Heba Alshibani did not set out to become a journalist. She had expected to become an academic, as many members of her Libyan family had before the February 2011 uprising that led to the overthrow of Muammar Qaddafi. But when the violence did not abate after Qaddafi’s overthrow, Alshibani witnessed events that she felt compelled to record and share. She had no training as a journalist, but had a penchant for exposing “wrong-doings,” as she puts it, and felt an almost instinctive need to bring them to light.
So Alshibani began documenting street violence on her cell phone, and soon found herself sharing her videos with local media. That led other outlets to use her reports, and within two years she had worked her way up through Libyan TV in production and with Reuters Libya from a presenter to a manager.

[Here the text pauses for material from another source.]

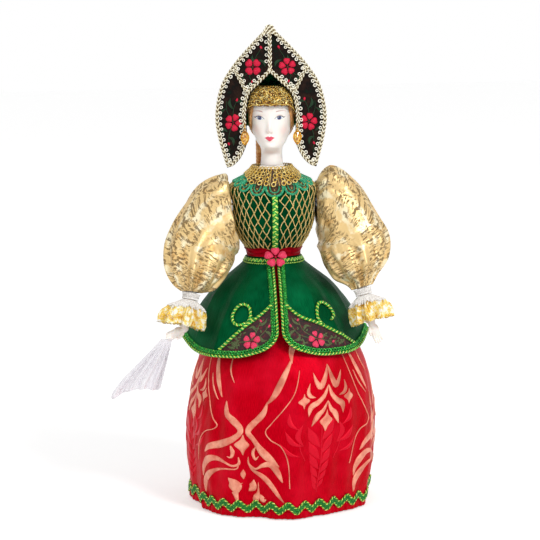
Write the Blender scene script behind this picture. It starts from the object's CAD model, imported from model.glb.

Her ascent required her to take risks in a media environment that had been restrictive for decades, especially for women. “When I ran a show on women’s issues, I discussed issues that are never brought up in Libyan households, like rape,” she recently recalled from her home in neighboring Malta, where she works as a presenter for Libya’s Channel. “I was not going to have a housekeeping show given the times that the country was experiencing.”
But Alshibani soon found the story turning on her.
Some Libyan political figures did not take kindly to her “directness,” she said. In 2014, she felt compelled to flee after one of them sent her a threatening message through a fellow journalist in Misrata warning her to leave or face the consequences. She declined to name the official for security reasons, she said, but she did as she was told, under Reuters’ direction. Now she covers Libya from abroad, one of many female journalists who have left the country due to continuing instability and a deep-seated cultural conflict that confers upon them a dangerously high profile.
“Everyone including my mentor advised me to leave,” Alshibani said. “Finally, one day last year, the security personnel at Reuters came to me and said that I had to evacuate with my husband and children.” After three frenetic years of covering assassinations, bombings, migrant crises and the disintegration of the country into “multiple Libyas,” her exit was abrupt. She has not returned.
During the four-year battle between rival factions to control Libya’s post-revolutionary political landscape, women journalists have become acutely aware of their visibility. Reporting in the unstable country is challenging for anyone, but particularly for women, owing to deep-seated cultural views about gender roles and the efforts of rival factions to coerce the media–especially local outlets–to take sides.
Despite the loosening of Qaddafi-era press restrictions and a proliferation of print publications and TV channels since the uprising, there is no consensus among women journalists interviewed for this story, many of whom declined to be named due to fear of repercussions, about whether journalism in Libya has benefitted from Qaddafi’s departure or whether women have greater opportunities or are treated equally as professionals today. Qaddafi’s government limited the media in the name of stability and order, and since his overthrow, the media has been privatized and opened to a greater diversity of voices. The downside is that the diversity of voices can be inflammatory, andjournalists are frequently manipulated or targeted by rival factions–a situation made more dangerous due to the lack of security. Stratified gender roles only add to the risks for female journalists.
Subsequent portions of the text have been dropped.